The package provides fast, optimal, and reproducible univariate clustering by dynamic programming. It is practical to cluster millions of sample points with optional weights in seconds on a typical desktop computer using a single processor core.

Four types of problem including univariate \(k\)-means, \(k\)-median, \(k\)-segments, and multi-channel weighted \(k\)-means are solved with guaranteed optimality and reproducibility. The core algorithm minimizes the (weighted) sum of within-cluster distances using respective metrics. Its advantage over heuristic clustering in efficiency and accuracy is increasingly pronounced as the number of clusters \(k\) increases. Weighted \(k\)-means can also optimally segment time series to perform peak calling. An auxiliary function generates histograms that are adaptive to patterns in data. This package provides a powerful set of tools for univariate data analysis with guaranteed optimality, efficiency, and reproducibility.

The main method

The Ckmeans.1d.dp algorithm clusters (weighted) univariate data given by a numeric vector \(x\) into \(k\) groups by dynamic programming (Wang and Song, 2011) <doi:10.32614/RJ-2011-015>. It guarantees the optimality of clustering—the total of within-cluster sums of squares is always the minimum given the number of clusters \(k\). In contrast, heuristic univariate clustering algorithms may be non-optimal or inconsistent from run to run. As unequal non-negative weights are supported for each point, the algorithm can also segment a time course using the time points as input and the values at each time point as weight. Utilizing the optimal clusters, a function can generate histograms adaptive to patterns in data.
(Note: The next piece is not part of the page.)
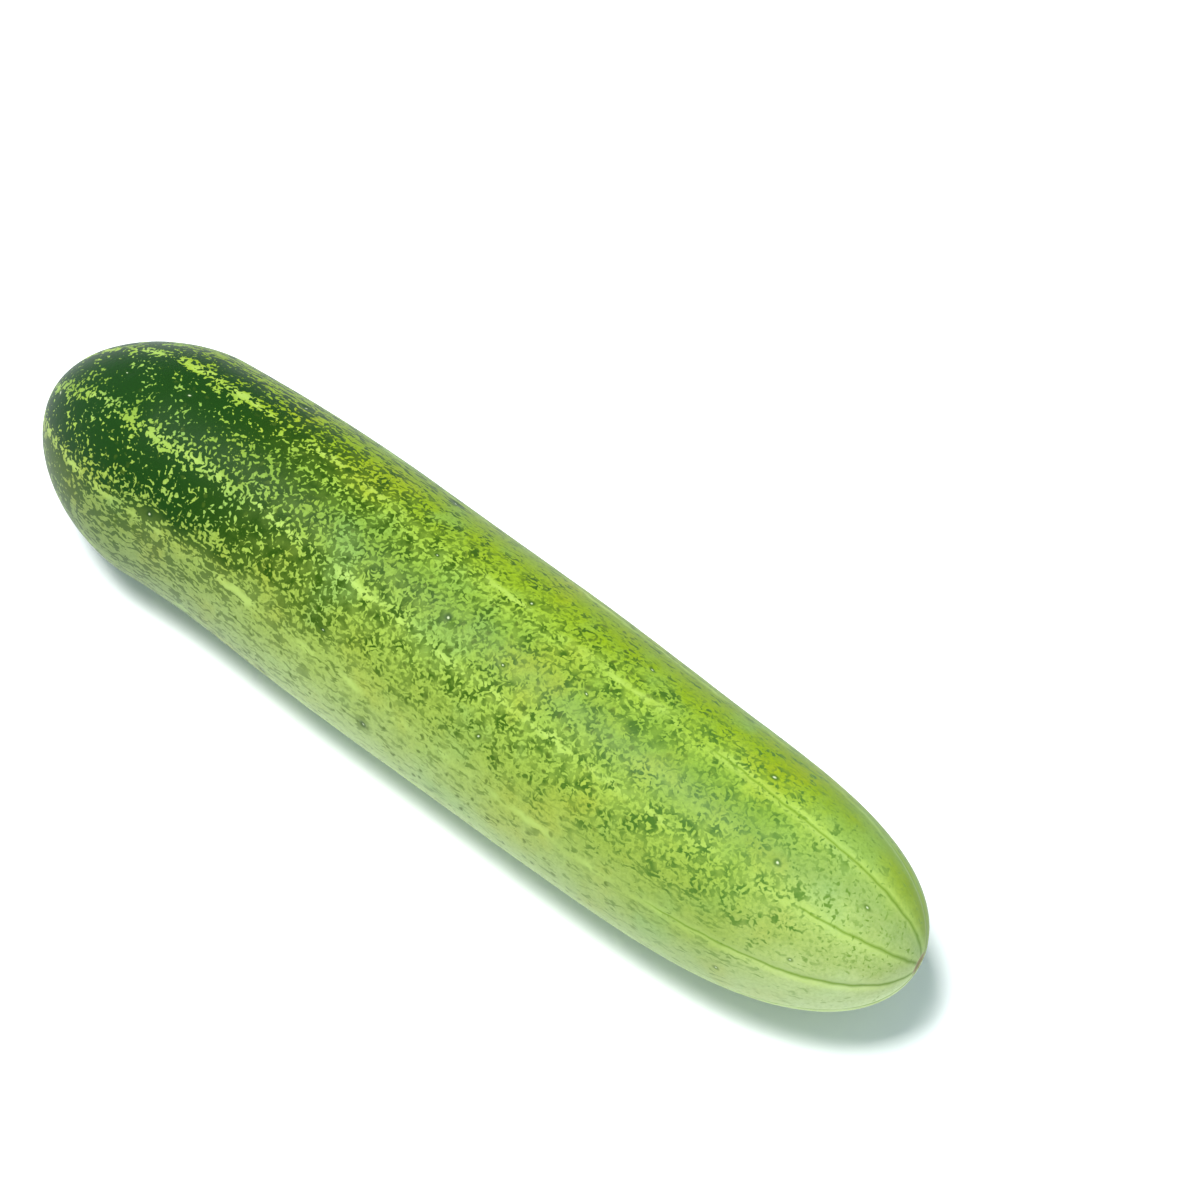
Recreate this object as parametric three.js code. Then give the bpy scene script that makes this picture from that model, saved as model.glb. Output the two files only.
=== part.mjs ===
// A whole cucumber, lying on its side as it was picked, with its stem broken away.
// Units are millimetres. +X runs from the stem end to the blossom end and +Z is up. It rests on z = 0.
// The fruit grew in one piece, so it is one mesh: a lathed body, then swayed, lobed, furrowed and flattened.
import * as THREE from "three";

// Driving dimensions of the body.
const LENGTH = 207;
const DIAMETER = 48;
const STEM_END = 31; // length over which the body rounds in to the stem end
const STEM_ROUNDNESS = 1.65; // 2 would make that end half an ellipsoid
const BLOSSOM_TAPER = 10; // a higher power keeps the body full for longer before the blossom end
const BOW = 2; // how far the middle stands to +Y of a straight fruit
const SWAY = 7.5; // strength of the shallow S seen from above

// Three carpels make the section faintly three-sided, with one flat side down.
const CARPELS = 3;
const CARPEL_SHARE = 0.02; // of the radius
const CARPEL_ANGLE = Math.PI / 2;

// Slow swells along the body, as no fruit is quite even, and one fuller place low on its -Y flank.
const SWELL = 0.2;
const SWELL_LENGTHS = [58, 91];
const BULGE = 1.5;
const BULGE_FROM_STEM = 86;
const BULGE_LENGTH = 32; // from its middle to where it has sunk to a third
const BULGE_ANGLE = (206 * Math.PI) / 180;

// Furrows that run back from the blossom tip along the seams of the fruit.
const SEAMS = 9;
const SEAM_DEPTH = 0.7;
const SEAM_WIDTH = 1.5;
const SEAM_REACH = 36; // mean reach from the blossom tip
const SEAM_REACH_SPREAD = 19;
const SEAM_REACH_STEP = 2.9; // radians from one seam's reach to the next one's

// Round scars, dished where the stem broke off and where the flower dropped.
const STEM_SCAR_RADIUS = 5.5;
const STEM_SCAR_DEPTH = 1.1;
const BLOSSOM_SCAR_RADIUS = 3;
const BLOSSOM_SCAR_DEPTH = 0.6;

// The underside is pressed flat by the fruit's own weight.
const BELLY_FLAT = 0.3;

// Facets: the sides are a multiple of the seams, so that each seam runs along a line of vertices.
const SIDES = 6 * SEAMS;
const RINGS = 56;
const SCAR_RINGS = 3; // further rings inside each scar

const RADIUS = DIAMETER / 2;
const STEM_TIP = -LENGTH / 2;

// The radius of the plain round body at a distance from the stem tip.
function bodyRadius(along) {
  const stem = 1 - Math.max(0, 1 - along / STEM_END) ** STEM_ROUNDNESS;
  const blossom = 1 - (along / LENGTH) ** BLOSSOM_TAPER;
  return RADIUS * Math.sqrt(Math.max(0, stem * blossom));
}

// The body's middle line at a distance from the stem tip: how far it lies to +Y, and its heading in radians.
function middleLine(along) {
  const q = (2 * along) / LENGTH - 1;
  const side = BOW * (1 - q * q) + SWAY * (q ** 3 - q);
  const slope = (2 / LENGTH) * (SWAY * (3 * q * q - 1) - 2 * BOW * q);
  return { side, heading: Math.atan(slope) };
}

// The depth of the nearest furrow. It is deepest at the blossom tip and fades out at its own reach.
function furrow(along, angle, radius) {
  const turns = (angle / (2 * Math.PI)) * SEAMS;
  const seam = Math.round(turns);
  const reach = SEAM_REACH + SEAM_REACH_SPREAD * Math.cos(SEAM_REACH_STEP * ((seam + SEAMS) % SEAMS));
  const beside = ((turns - seam) / SEAMS) * 2 * Math.PI * radius;
  const fade = Math.max(0, 1 - (LENGTH - along) / reach);
  return SEAM_DEPTH * fade * Math.exp(-((beside / SEAM_WIDTH) ** 2));
}

// How far the surface stands out at a place on the body, for the slow swells and the bulge.
function swell(along, angle) {
  const [first, second] = SWELL_LENGTHS.map((length) => (2 * Math.PI * along) / length);
  const waves = (SWELL / 2) * (Math.sin(first + 2 * angle) + Math.sin(second - angle));
  const facing = Math.max(0, Math.cos(angle - BULGE_ANGLE)) ** 2;
  return waves + BULGE * facing * Math.exp(-(((along - BULGE_FROM_STEM) / BULGE_LENGTH) ** 2));
}

// A smooth dish: 1 at the middle of a scar and 0 at its rim.
function dish(radius, rim) {
  return Math.max(0, 1 - (radius / rim) ** 2) ** 2;
}

// The lathe's profile from stem tip to blossom tip, as radius and height. Rings crowd towards both tips.
function bodyProfile() {
  const places = [];
  for (let ring = 0; ring <= RINGS; ring += 1) places.push(ring / RINGS);
  for (let ring = 1; ring <= SCAR_RINGS; ring += 1) {
    const share = (ring - 0.5) / (SCAR_RINGS * RINGS);
    places.push(share, 1 - share);
  }
  places.sort((a, b) => a - b);
  return places.map((place) => {
    const along = (LENGTH / 2) * (1 - Math.cos(Math.PI * place));
    return new THREE.Vector2(bodyRadius(along), STEM_TIP + along);
  });
}

// The cucumber as one closed surface.
function cucumberGeometry() {
  const geometry = new THREE.LatheGeometry(bodyProfile(), SIDES);
  geometry.rotateZ(-Math.PI / 2); // the lathe's height becomes +X
  geometry.rotateX(Math.PI / 2); // a line of vertices lies at angle 0, on +Y
  const position = geometry.getAttribute("position");
  const bellyRadius = RADIUS * (1 - CARPEL_SHARE);
  for (let i = 0; i < position.count; i += 1) {
    const along = position.getX(i) - STEM_TIP;
    const angle = Math.atan2(position.getZ(i), position.getY(i));
    const round = Math.hypot(position.getY(i), position.getZ(i));
    const lobes = 1 + CARPEL_SHARE * Math.cos(CARPELS * (angle - CARPEL_ANGLE));
    const fullness = round / RADIUS;
    const radius = round * lobes + fullness * (swell(along, angle) - furrow(along, angle, round));
    const stemDish = along < LENGTH / 2 ? STEM_SCAR_DEPTH * dish(round, STEM_SCAR_RADIUS) : 0;
    const blossomDish = along > LENGTH / 2 ? BLOSSOM_SCAR_DEPTH * dish(round, BLOSSOM_SCAR_RADIUS) : 0;
    const inset = stemDish - blossomDish;
    const across = radius * Math.cos(angle);
    const { side, heading } = middleLine(along);
    position.setXYZ(
      i,
      STEM_TIP + along + inset * Math.cos(heading) - across * Math.sin(heading),
      side + inset * Math.sin(heading) + across * Math.cos(heading),
      Math.max(0, bellyRadius - BELLY_FLAT + radius * Math.sin(angle)),
    );
  }
  return geometry;
}

// Centres the footprint on the origin, so that the origin is the bottom centre of the fruit's box.
function centreFootprint(geometry) {
  geometry.computeBoundingBox();
  const middle = geometry.boundingBox.getCenter(new THREE.Vector3());
  geometry.translate(-middle.x, -middle.y, -geometry.boundingBox.min.z);
  geometry.computeVertexNormals();
  return geometry;
}

const skin = new THREE.MeshStandardMaterial({ color: 0x86a63c, roughness: 0.45, metalness: 0 });
const cucumber = new THREE.Mesh(centreFootprint(cucumberGeometry()), skin);
cucumber.name = "cucumber";

const part = new THREE.Group();
part.add(cucumber);

export default part;
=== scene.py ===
import math

import bpy
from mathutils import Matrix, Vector


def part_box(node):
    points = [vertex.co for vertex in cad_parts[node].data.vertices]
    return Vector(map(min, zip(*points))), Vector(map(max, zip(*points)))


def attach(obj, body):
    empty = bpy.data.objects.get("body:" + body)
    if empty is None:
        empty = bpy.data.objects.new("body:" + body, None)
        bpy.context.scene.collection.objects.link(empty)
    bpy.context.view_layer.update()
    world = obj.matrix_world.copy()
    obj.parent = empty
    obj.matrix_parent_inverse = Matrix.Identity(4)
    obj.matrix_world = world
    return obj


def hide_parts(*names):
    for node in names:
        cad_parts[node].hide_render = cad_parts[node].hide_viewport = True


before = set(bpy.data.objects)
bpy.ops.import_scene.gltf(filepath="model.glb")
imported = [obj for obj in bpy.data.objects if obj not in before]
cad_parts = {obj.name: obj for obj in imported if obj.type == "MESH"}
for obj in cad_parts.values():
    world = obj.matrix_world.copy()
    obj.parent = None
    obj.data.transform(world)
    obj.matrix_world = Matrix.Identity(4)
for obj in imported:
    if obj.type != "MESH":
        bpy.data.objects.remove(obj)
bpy.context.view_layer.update()  # in metres: +X runs to the blossom end, +Z is up, and the fruit rests on z = 0


# The body of the fruit: one long berry, blunt where it hung from the stem and fuller where the flower was.
# It swelled around its middle line as it grew, so it is a round profile swept along that line, then lobed
# by its carpels, furrowed along its seams and pitted where its spines rubbed off.

MM = 0.001
low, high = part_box("cucumber")

BODY_SIZES = {
    "Length": high.x - low.x,
    "Radius": (high.z - low.z) / 2,
    "Stem End": 31 * MM,  # length over which the body rounds in to the stem
    "Stem Roundness": 1.65,  # 2 would be half an ellipsoid
    "Blossom Taper": 10.0,  # a higher power keeps the body full for longer
    "Bow": 2 * MM,
    "Sway": 7.5 * MM,
    "Belly Flat": 0.3 * MM,  # how far its own weight presses the underside in
    "Carpels": 3.0,
    "Carpel Share": 0.02,  # of the radius
    "Swell": 0.2 * MM,
    "First Swell Length": 58 * MM,
    "Second Swell Length": 91 * MM,
    "Bulge": 1.5 * MM,  # one fuller place low on the -Y flank
    "Bulge From Stem": 86 * MM,
    "Bulge Length": 32 * MM,
    "Bulge Angle": math.radians(206),
    "Seams": 9.0,
    "Seam Depth": 0.7 * MM,
    "Seam Width": 0.9 * MM,
    "Seam Reach": 36 * MM,
    "Reach Spread": 19 * MM,
    "Reach Step": 2.9,  # radians from one seam's reach to the next one's
    "Seam Twist": math.radians(18),  # how far the seams have wound round by the stem end
    "Seam Near": 4 * MM,  # the peel's material knows a seam this near, and none past the next
    "Seam Far": 6 * MM,
    "Scar Gap": 13 * MM,  # least distance between two spine scars
    "Scar Depth": 0.25 * MM,
    "Scar Width": 0.8 * MM,
    "Smallest Scar": 0.5,  # as a share of full size
    "Scar Near": 3 * MM,
    "Scar Far": 5 * MM,
    "Scars Offered": 4000.0,  # a square metre, before the gap thins them out
    "Unevenness": 0.12 * MM,
    "Unevenness Width": 7 * MM,
    "Stem Scar": 5.5 * MM,
    "Stem Scar Depth": 1.1 * MM,
    "Blossom Scar": 3.0 * MM,
    "Blossom Scar Depth": 0.6 * MM,
    "Profile Points": 600,  # fine points of the profile, before they are spaced out into rings
    "Rings": 380,
    "Sides": 252,  # a multiple of the seams, so that each seam runs along a line of vertices
    "Seed": 4,
}


def colour(code):
    """An sRGB colour such as "7fa51a", as linear RGBA."""
    parts = [int(code[i : i + 2], 16) / 255 for i in (0, 2, 4)]
    return (*[p / 12.92 if p <= 0.04045 else ((p + 0.055) / 1.055) ** 2.4 for p in parts], 1)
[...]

Apart from the time for sorting \(x\), the default weighted univariate clustering algorithm takes a runtime of \(O(kn)\), linear in both sample size \(n\) and the number of clusters \(k\), using a new divide-and-conquer strategy integrating a previous theoretical result on matrix search (Aggarwal et al., 1987) <doi:10.1007/BF01840359> and a novel in-place search space reduction method. The space complexity is \(O(kn)\). This method is numerically stable.

When to use the package

This package provides a powerful alternative to heuristic clustering and also new functionality for weighted clustering, segmentation, and peak calling with guaranteed optimality.

To download and install the package

install.packages("Ckmeans.1d.dp")